She was in her late 60s, with graying hair and a stooped posture; she looked like anybody's grandma. In fact, she looked a lot like my own departed grandma. She held tightly to her purse and her eyes filled with tears. My initial reaction was to pat her shoulder in a gesture of comfort. As I rubbed her back, I felt her tremble.

 

At that moment, two men in suits appeared and handcuffed "Grandma" to the stretcher. The narcotics agents informed us that she was suspected of swallowing condoms of cocaine and she had to be isolated from the general population. They planned to wait for her to pass the condoms. I hoped that the cocaine packets would remain intact. Rupture of the packets would result in severe intoxication, seizures, and death.

 

Her story was all too familiar. She was a drug courier-or, in the colloquial term, a "drug mule." But she was much older than the couriers who'd come to our ED in the past. None of the other couriers I'd seen looked like "Grandma."

 

In my naivete, I wasn't prepared to think of the possibility of my patient as a drug mule. As I looked at her in disbelief and disappointment, she averted her eyes. Thrown off by my preconceived notions of what a drug mule should look like, I couldn't help but ask, "Why?" She kept her eyes closed, but tears ran down her cheeks.

 

The agents were frustrated with the lack of information. "We need to find the people who contracted her to carry the drugs," they told me. Their interviews with the patient were met with silence. She looked afraid; she provided all the demographic data for the registrar but refused to give any contact information. Maybe she didn't want to give any information for fear of repercussions.

 

Taking a turn for the worse

Suddenly she grimaced in pain as she pressed on her stomach with her free hand.
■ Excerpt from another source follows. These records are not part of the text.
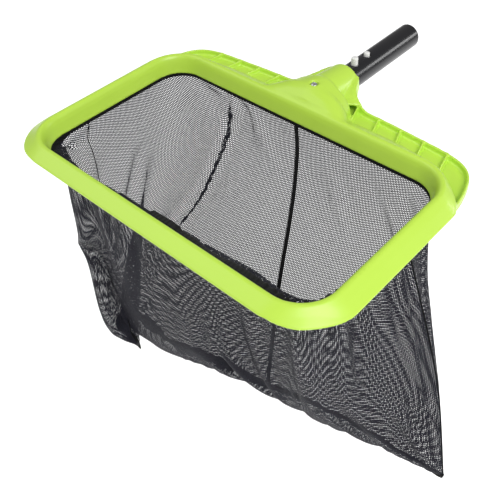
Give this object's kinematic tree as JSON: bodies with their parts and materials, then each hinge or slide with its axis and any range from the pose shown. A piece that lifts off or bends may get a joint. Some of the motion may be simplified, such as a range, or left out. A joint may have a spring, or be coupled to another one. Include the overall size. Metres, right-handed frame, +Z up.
{
  "type": "leaf skimmer net",
  "caption": "Pool leaf rake head: moulded frame with a thin scooping lip, a deep mesh bag hung from its mouth, and a spigot with a sprung snap clip for a telescopic pole.",
  "frame": {"origin": "on the spigot's axis, midway between the two lock pins, where the pole's cross holes sit", "axes": "+Y out along the spigot towards the pole, +Z up out of the net's mouth, +X along the mouth's long side"},
  "size_m": [0.504, 0.453, 0.3177],
  "materials": {
    "frame_plastic": "semi-gloss moulded",
    "hem_cord": "braided",
    "hem_tape": "woven",
    "retainer_plastic": "matte moulded",
    "net_mesh": "open knitted mesh",
    "seam_tape": "woven",
    "spigot_plastic": "glossy moulded",
    "bolt_steel": "zinc plated",
    "clip_nylon": "satin moulded"
  },
  "bodies": {
    "head": {"frame": "frame_plastic", "hem_cord": "hem_cord", "hem_tape": "hem_tape", "retainer_front": "retainer_plastic", "retainer_back": "retainer_plastic", "retainer_right": "retainer_plastic", "retainer_left": "retainer_plastic", "net_panel_front": "net_mesh", "net_panel_back": "net_mesh", "centre_seam_tape": "seam_tape", "bottom_seam_tape": "seam_tape", "spigot_tube": "spigot_plastic", "neck_bolt": "bolt_steel", "neck_nut": "bolt_steel", "clip_bow": "clip_nylon"},
    "upper_arm": {"clip_arm_upper": "clip_nylon"},
    "lower_arm": {"clip_arm_lower": "clip_nylon"}
  },
  "joints": [
    {"name": "upper_arm_press", "type": "hinge", "parent": "head", "child": "upper_arm", "pos_m": [0, 0.059, 0.0103], "axis": [1, 0, 0], "range_deg": [0, 4], "stiffness_Nm_per_rad": 6, "springref_deg": -2.86},
    {"name": "lower_arm_press", "type": "hinge", "parent": "head", "child": "lower_arm", "pos_m": [0, 0.059, -0.0103], "axis": [-1, 0, 0], "range_deg": [0, 4], "stiffness_Nm_per_rad": 6, "springref_deg": -2.86}
  ]
}
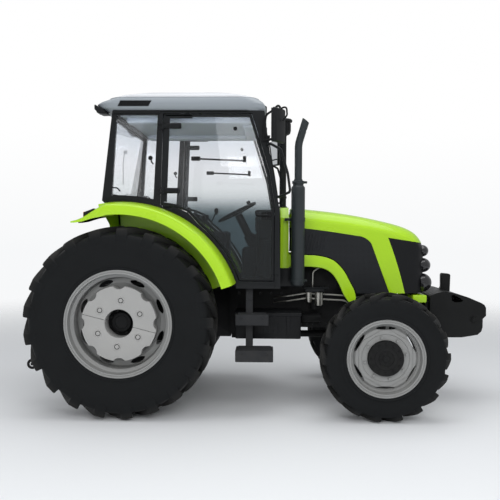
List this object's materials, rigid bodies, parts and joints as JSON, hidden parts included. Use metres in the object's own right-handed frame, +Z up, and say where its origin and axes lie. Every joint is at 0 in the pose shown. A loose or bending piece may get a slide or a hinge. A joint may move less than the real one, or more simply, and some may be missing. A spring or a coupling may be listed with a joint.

Alarmed, I yelled for the physician stat. The patient's BP was rising and her heart rate was racing. I was afraid that the cocaine packets had burst inside her.

 

"How many packets did you swallow? Tell us, please!" The patient hesitated, but as she squirmed in pain again, she mumbled, "Ten."

 

The next few minutes were frantic as we prepared to send her to the OR for exploratory surgery. We were racing against time.

 

As she was wheeled out of the room, she turned to me and said, "I did it for my family."

 

No room for preconceptions

"Grandma" didn't survive the surgery. As we later learned, she died because she needed money to pay for her daughter's cancer treatment back home.

 

Although we'd expected it, the news of her death affected the ED nurses who knew about her story. Our stereotypical image of a drug mule shattered, we were also touched by her sacrifice for her daughter.

 

To what extent would you go to help a loved one? we asked ourselves. How tragic that our patient felt trapped by her circumstances and fell prey to the drug lords who took advantage of her need.

 

I learned an important lesson that day: No patient is stereotypical; as unique as we all are, we respond differently to the chaos in our lives. There's no place for preconceptions in nursing. We should be able to rise above our personal feelings and take care of each patient the best we know how, without passing judgment.